The on-chip implementation of IEC ESD protection significantly increases the robustness of equipment. Common discharge events occur because of human contact with connectors and cables. Designers may choose to implement protection against longer duration transients, typically referred to as surge transients.
EFTs are generally caused by relay-contact bounce or the interruption of inductive loads. Surge transients often result from lightning strikes (direct strike or an indirect strike which induce voltages and currents), or the switching of power systems, including load changes and short circuit switching. These transients are often encountered in industrial environments, such as factory automation and power-grid systems.
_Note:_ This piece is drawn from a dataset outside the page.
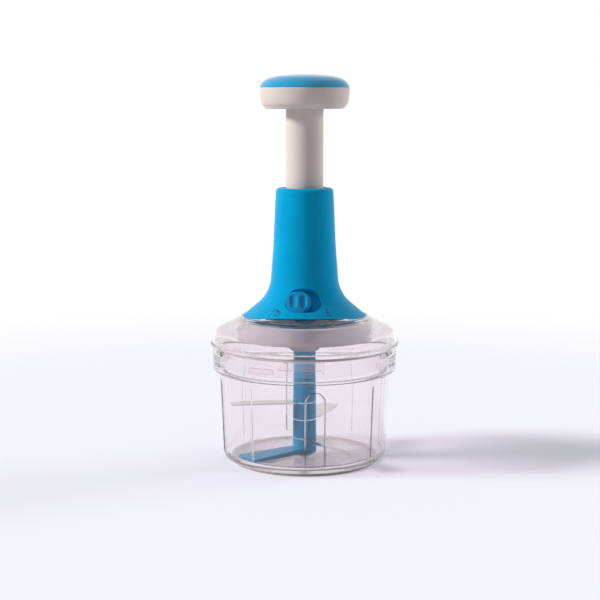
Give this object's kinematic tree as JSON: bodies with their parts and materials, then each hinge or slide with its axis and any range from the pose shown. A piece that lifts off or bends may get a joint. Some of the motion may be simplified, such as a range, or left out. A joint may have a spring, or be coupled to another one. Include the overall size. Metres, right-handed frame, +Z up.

Figure 26 compares the pulse power of the EFT and surge transients with the power caused by an IEC ESD transient. The left-hand diagram shows the relative pulse-power for a 0.5-kV surge transient and 4-kV EFT transient, both of which dwarf the 10-kV ESD transient visible in the lower-left corner. 500-V surge transients are representative of events that may occur in factory environments in industrial and process automation.
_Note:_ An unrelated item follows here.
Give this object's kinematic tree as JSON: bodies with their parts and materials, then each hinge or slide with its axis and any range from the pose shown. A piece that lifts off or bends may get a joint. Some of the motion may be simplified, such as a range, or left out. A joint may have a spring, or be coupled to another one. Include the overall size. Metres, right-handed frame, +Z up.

The right-hand diagram shows the pulse-power of a 6-kV surge transient, relative to the same 0.5-kV surge transient. 6-kV surge transients are most likely to occur in power generation and power-grid systems.
In the case of surge transients, high-energy content is characterized by long pulse duration and slow decaying pulse power. The electrical energy of a transient that is dumped into the internal protection cells of a transceiver is converted into thermal energy, which heats and destroys the protection cells, thus destroying the transceiver. Figure 27 shows the large differences in transient energies for single ESD, EFT, surge transients, and an EFT pulse train that is commonly applied during compliance testing.